1幕の馬車の場面では、猊下、アルコ伯爵の手を取りながらじっと「アルコ……」と熱い眼差しを投げかけていました。しかし、情熱の源は激しい尿意なわけで、それはどうなのかと(^_^;)。
今回、前方席を良いことに2幕の「神よ何故許される」での猊下の演技をじっと観察していましたが、レオポルトが「また天才を作り出してご覧に入れます!」と語っている時の一瞬の表情が本当に深い哀しみに満ちていて……。「人間は教育できる、猿でも!!調教できる!」の叫びが、レオポルトの愚直さに怒るでもヴォルフを取り戻せないことを嘆くでもなく、ただ、自らが信じ仕えている筈の神の御業を不条理と感じること、そして自らの手の内でどうしようもできないことに対する悲鳴のように聞こえました。
余談ですが、この「神よ何故〜」で猊下が持っている譜面、真っ白ではなくきちんと記譜されているものなのですね。多分、実際にあの場面のBGMで流れているモーツァルトの曲の楽譜なのだとは思いますが、読めないのでそこまでは未確認です。
あと、終盤の「モーツァルトモーツァルト!」での男爵夫人との二重唱も、実はかなり好きだったりします。香寿男爵夫人と猊下の「彼の音楽に潜む 目には見えぬ事実(永遠に輝く真実)」のパートのハモりの美しさと言ったら!

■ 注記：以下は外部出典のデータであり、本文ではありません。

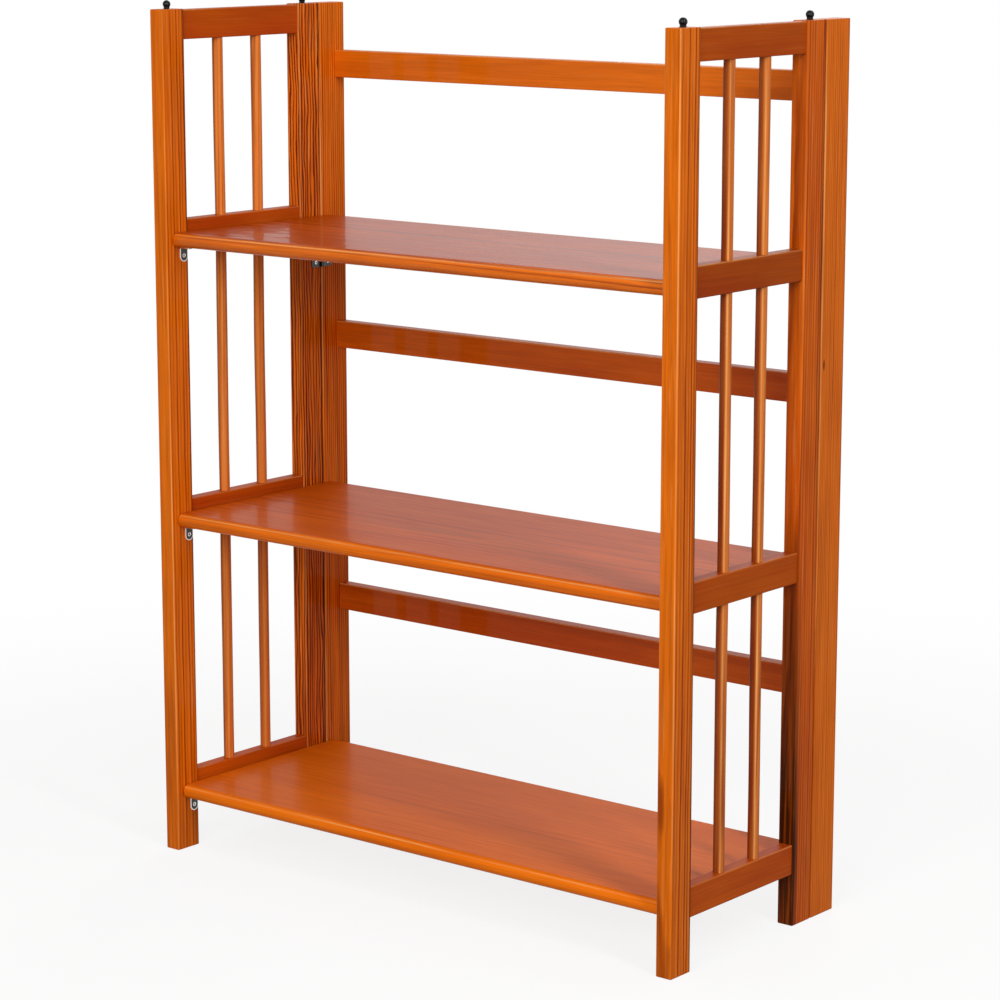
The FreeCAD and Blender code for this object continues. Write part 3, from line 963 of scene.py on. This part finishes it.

……どうしても猊下に対しては無条件で甘くなってしまいます。いえ、今季の猊下は本当に良いと思いますが。

市村レオポルト、吉野シカネーダーはもうぴたりとはまりすぎていて、言うことがないです。まさに、このお2人、そして山口猊下の誰が欠けても、M!という演目は成り立たない、と思いました。
花總ナンネールは前回観た時よりだいぶ馴染んでいる雰囲気でした。育三郎ヴォルフのコントラストの強さと、花總ナンネールのメランコリックさは好対照のように感じられます。

というわけで、今季のM!を観るのも残り1回となってしまいました。次回のマイ楽、大事に見届けたいと思います。